STATED EXERCISE:
Each line holding the word "bends" counts once; give the total and nothing more.
^^^^
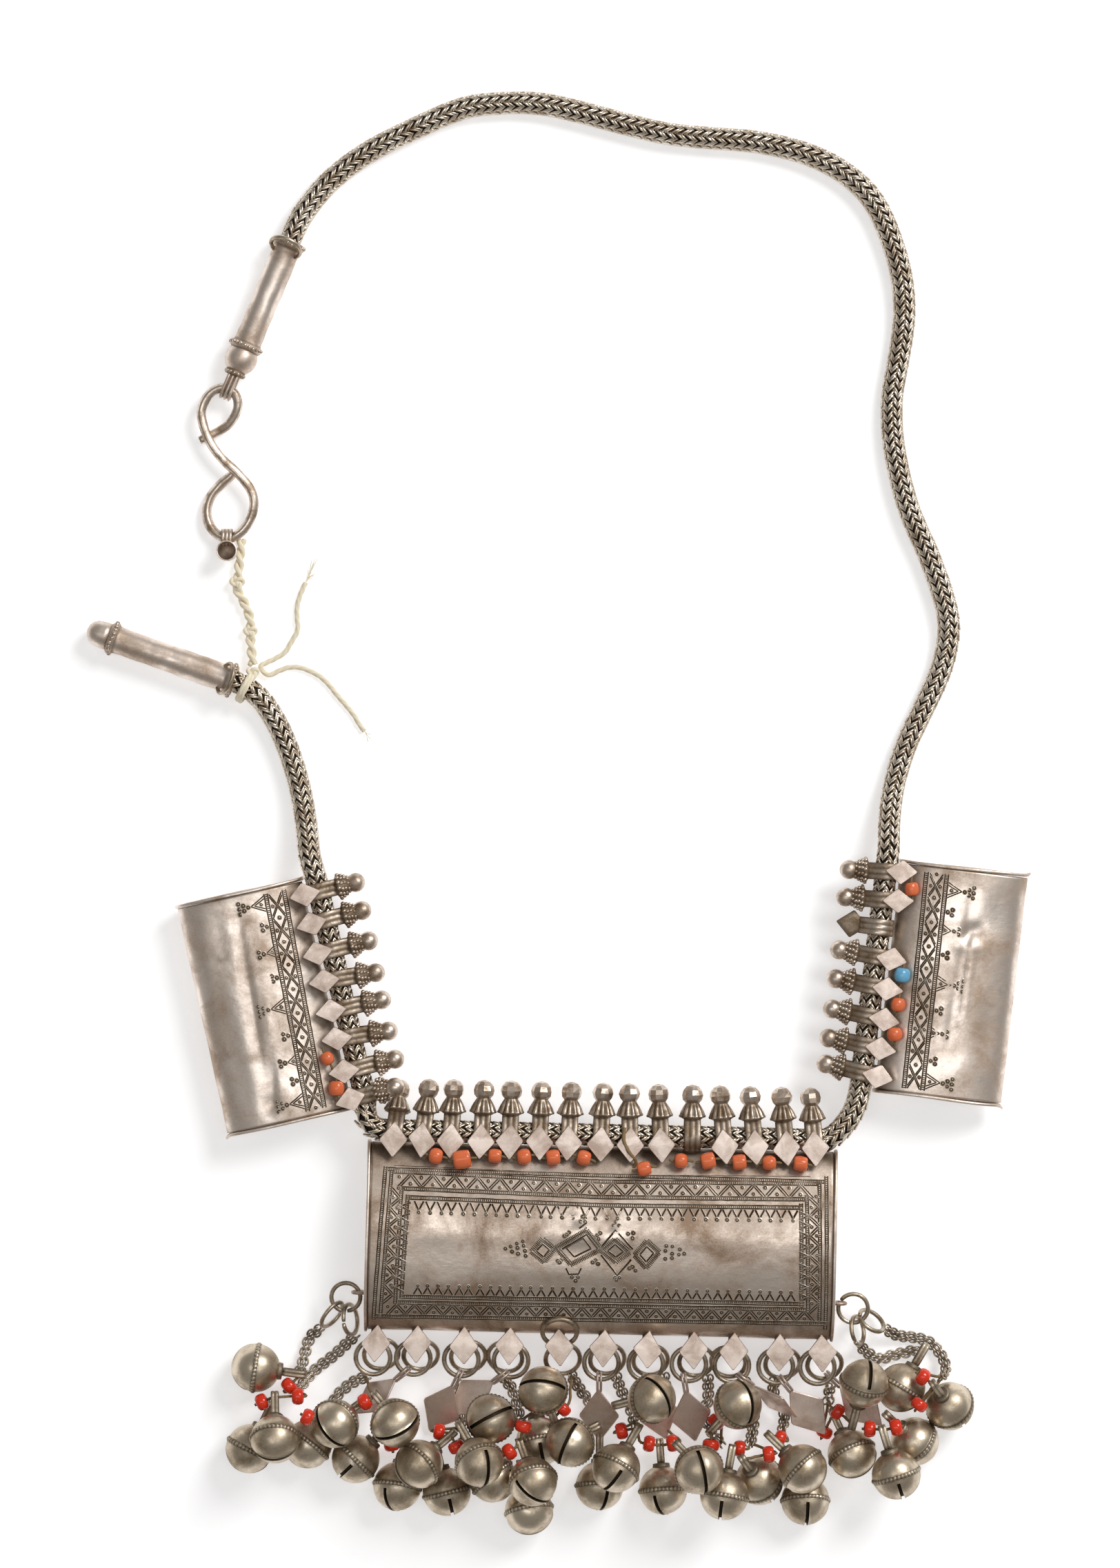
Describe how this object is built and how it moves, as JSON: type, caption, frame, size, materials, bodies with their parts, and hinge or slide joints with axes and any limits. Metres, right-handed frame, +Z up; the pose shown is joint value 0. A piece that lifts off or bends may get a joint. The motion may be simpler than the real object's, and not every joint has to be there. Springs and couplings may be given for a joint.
{
  "type": "silver necklace",
  "caption": "Lying silver necklace: a thick plaited chain that carries tubular amulet cases with rows of ball finials, and a fringe of round bells, thin chains and red beads.",
  "frame": {"origin": "centre of the bounding box, on the surface that the necklace lies on", "axes": "+Y from the bells to the back of the neck, +X to the right as seen from above, +Z up"},
  "size_m": [0.2742, 0.419, 0.0326],
  "materials": {
    "silver": "worn silver with brown tarnish",
    "pale_silver": "worn silver, paler",
    "bell_silver": "greenish grey silver, soft sheen",
    "coral": "polished coral",
    "red_glass": "opaque red glass",
    "cotton": "twisted cotton",
    "thread": "brown thread"
  },
  "bodies": {
    "root": {"rope_chain": "silver", "centre_case": "silver", "left_case": "silver", "right_case": "silver", "turned_loop": "silver", "centre_left_plate": "silver", "centre_right_plate": "silver", "left_top_plate": "silver", "left_bottom_plate": "silver", "right_top_plate": "silver", "right_bottom_plate": "silver", "upper_terminal": "silver", "lower_terminal": "silver", "terminal_rings": "pale_silver", "clasp_hook": "silver", "end_cup": "silver", "tie_string": "cotton", "tie_tails": "cotton", "tie_wrap": "cotton", "coral_beads": "coral", "coral_threads": "thread", "glass_beads": "red_glass", "bead_cords": "thread", "case_rings": "pale_silver", "drop_chains": "silver", "lozenge_pendants": "pale_silver", "bell_01": "bell_silver", "bell_02": "bell_silver", "bell_03": "bell_silver", "bell_04": "bell_silver", "bell_05": "bell_silver", "bell_06": "bell_silver", "bell_07": "bell_silver", "bell_08": "bell_silver", "bell_09": "bell_silver", "bell_10": "bell_silver", "bell_11": "bell_silver", "bell_12": "bell_silver", "bell_13": "bell_silver", "bell_14": "bell_silver", "bell_15": "bell_silver", "bell_16": "bell_silver", "bell_17": "bell_silver", "bell_18": "bell_silver", "bell_19": "bell_silver", "bell_20": "bell_silver", "bell_21": "bell_silver", "bell_22": "bell_silver", "bell_23": "bell_silver", "bell_24": "bell_silver", "bell_25": "bell_silver", "bell_26": "bell_silver", "bell_27": "bell_silver", "bell_28": "bell_silver", "bell_29": "bell_silver", "bell_30": "bell_silver", "bell_31": "bell_silver", "bell_32": "bell_silver", "bell_33": "bell_silver", "bell_34": "bell_silver"}
  },
  "joints": []
}
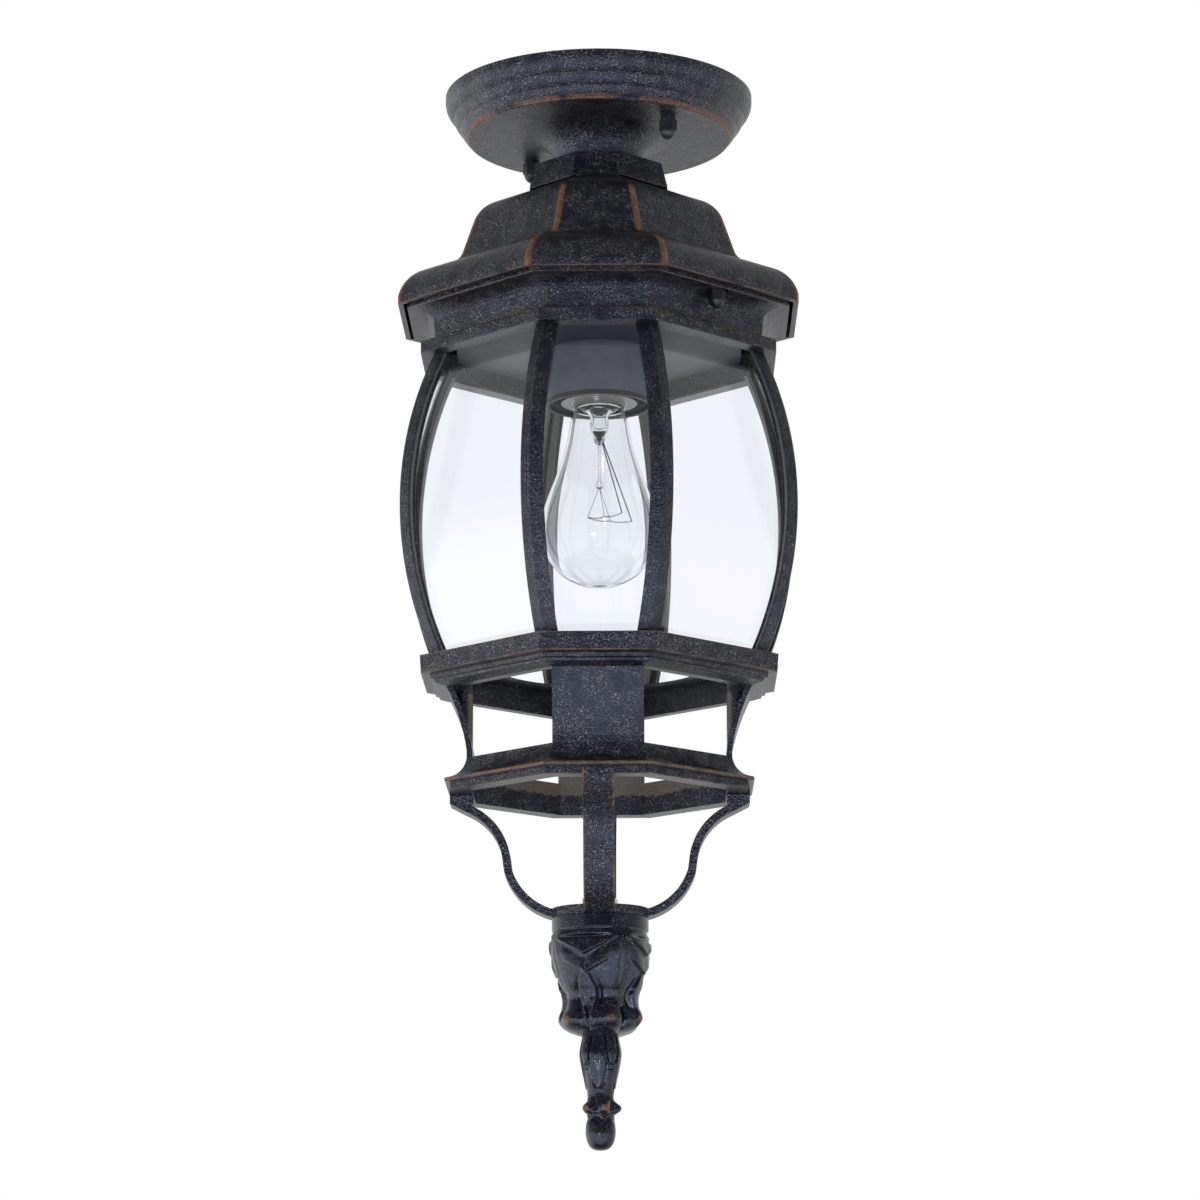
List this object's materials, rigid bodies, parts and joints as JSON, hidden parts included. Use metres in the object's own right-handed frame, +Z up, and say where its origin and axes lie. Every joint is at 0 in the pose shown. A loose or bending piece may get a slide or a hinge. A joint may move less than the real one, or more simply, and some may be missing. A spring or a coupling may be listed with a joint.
{
  "type": "ceiling lantern",
  "caption": "Octagonal porch ceiling lantern: dark ogee roof under a round canopy, bowed glass cage with a clear lamp, crown, open legs and leaf finial.",
  "frame": {"origin": "centre of the ceiling bar's screw pattern, on the lantern's axis in the ceiling plane", "axes": "+Z up out of the ceiling face, -Y towards the front narrow face, +X along the ceiling bar"},
  "size_m": [0.2032, 0.2032, 0.544],
  "materials": {
    "coated_iron": "textured dark blue-black powder coat with rubbed copper-brown edges",
    "cap_nut_black": "satin black plated steel",
    "washer_black": "satin black plated steel",
    "plated_steel": "zinc plated, slightly yellow",
    "eyelet_brass": "plain brass",
    "ground_green": "green plated screw",
    "baffle_coating": "dark satin coating",
    "holder_paint": "slate grey satin paint",
    "socket_ceramic": "white glazed porcelain",
    "shell_metal": "bare, lightly brushed",
    "contact_metal": "soldered brass",
    "lead_black": "soft matt insulation",
    "lead_white": "soft matt insulation",
    "pane_glass": "clear bent glass with bevelled edges",
    "bulb_glass": "clear blown glass",
    "filament_metal": "drawn wire"
  },
  "bodies": {
    "hanger": {"box_bar": "plated_steel", "stud_bar": "plated_steel", "bar_eyelet": "eyelet_brass", "ground_screw": "ground_green", "canopy": "coated_iron", "canopy_studs": "plated_steel", "stud_locknuts": "plated_steel", "centre_tube": "plated_steel", "canopy_tube_washer": "plated_steel", "tube_nuts": "plated_steel", "roof": "coated_iron", "cage_studs": "plated_steel", "baffle": "baffle_coating", "holder_cup": "holder_paint", "socket": "socket_ceramic", "screw_shell": "shell_metal", "centre_contact": "eyelet_brass", "lead_black": "lead_black", "lead_white": "lead_white"},
    "cage": {"top_frame": "coated_iron", "post_1": "coated_iron", "post_2": "coated_iron", "post_3": "coated_iron", "post_4": "coated_iron", "post_5": "coated_iron", "post_6": "coated_iron", "post_7": "coated_iron", "post_8": "coated_iron", "pane_narrow_1": "pane_glass", "pane_narrow_2": "pane_glass", "pane_narrow_3": "pane_glass", "pane_narrow_4": "pane_glass", "pane_wide_1": "pane_glass", "pane_wide_2": "pane_glass", "pane_wide_3": "pane_glass", "pane_wide_4": "pane_glass", "bottom_ring": "coated_iron", "bottom_plate": "coated_iron", "crown": "coated_iron", "crown_screws": "plated_steel", "basket": "coated_iron", "finial_cup": "coated_iron", "finial_tip": "coated_iron", "finial_rod": "plated_steel", "finial_nut": "plated_steel"},
    "bulb": {"bulb_glass": "bulb_glass", "bulb_base": "shell_metal", "bulb_contact": "contact_metal", "bulb_stem": "bulb_glass", "filament": "filament_metal"},
    "canopy_washer_front_body": {"canopy_washer_front": "washer_black"},
    "canopy_nut_front_body": {"canopy_nut_front": "cap_nut_black"},
    "canopy_washer_rear_body": {"canopy_washer_rear": "washer_black"},
    "canopy_nut_rear_body": {"canopy_nut_rear": "cap_nut_black"},
    "cage_washer_front_body": {"cage_washer_front": "washer_black"},
    "cage_nut_front_body": {"cage_nut_front": "cap_nut_black"},
    "cage_washer_rear_body": {"cage_washer_rear": "washer_black"},
    "cage_nut_rear_body": {"cage_nut_rear": "cap_nut_black"}
  },
  "joints": [
    {"name": "cage_lower", "type": "slide", "parent": "hanger", "child": "cage", "axis": [0, 0, -1], "range_m": [0, 0.15]},
    {"name": "canopy_washer_front_slide", "type": "slide", "parent": "hanger", "child": "canopy_washer_front_body", "axis": [0, 0, -1], "range_m": [0, 0.00794]},
    {"name": "canopy_nut_front_turn", "type": "hinge", "parent": "canopy_washer_front_body", "child": "canopy_nut_front_body", "pos_m": [0.03592, -0.03592, -0.03], "axis": [0, 0, -1], "range_deg": [0, 3600]},
    {"name": "canopy_washer_rear_slide", "type": "slide", "parent": "hanger", "child": "canopy_washer_rear_body", "axis": [0, 0, -1], "range_m": [0, 0.00794]},
    {"name": "canopy_nut_rear_turn", "type": "hinge", "parent": "canopy_washer_rear_body", "child": "canopy_nut_rear_body", "pos_m": [-0.03592, 0.03592, -0.03], "axis": [0, 0, -1], "range_deg": [0, 3600]},
    {"name": "cage_washer_front_slide", "type": "slide", "parent": "cage", "child": "cage_washer_front_body", "axis": [0, 0, -1], "range_m": [0, 0.00635]},
    {"name": "cage_nut_front_turn", "type": "hinge", "parent": "cage_washer_front_body", "child": "cage_nut_front_body", "pos_m": [0.05975, -0.05975, -0.125], "axis": [0, 0, -1], "range_deg": [0, 2880]},
    {"name": "cage_washer_rear_slide", "type": "slide", "parent": "cage", "child": "cage_washer_rear_body", "axis": [0, 0, -1], "range_m": [0, 0.00635]},
    {"name": "cage_nut_rear_turn", "type": "hinge", "parent": "cage_washer_rear_body", "child": "cage_nut_rear_body", "pos_m": [-0.05975, 0.05975, -0.125], "axis": [0, 0, -1], "range_deg": [0, 2880]},
    {"name": "bulb_turn", "type": "hinge", "parent": "hanger", "child": "bulb", "pos_m": [0, 0, -0.16], "axis": [0, 0, -1], "range_deg": [0, 1260]}
  ],
  "couplings": [
    {"joint": "canopy_nut_front_turn", "follows": "canopy_washer_front_slide", "rad_per_m": 7915},
    {"joint": "canopy_nut_rear_turn", "follows": "canopy_washer_rear_slide", "rad_per_m": 7915},
    {"joint": "cage_nut_front_turn", "follows": "cage_washer_front_slide", "rad_per_m": 7915},
    {"joint": "cage_nut_rear_turn", "follows": "cage_washer_rear_slide", "rad_per_m": 7915}
  ]
}
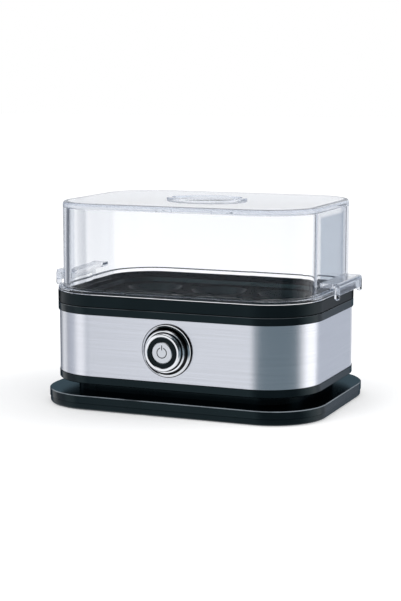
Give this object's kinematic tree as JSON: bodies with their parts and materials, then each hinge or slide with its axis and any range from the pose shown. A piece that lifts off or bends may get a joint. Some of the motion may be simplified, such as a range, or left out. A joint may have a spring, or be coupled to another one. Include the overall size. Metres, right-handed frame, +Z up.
^^^^
ANSWER FOR THE TASK:
2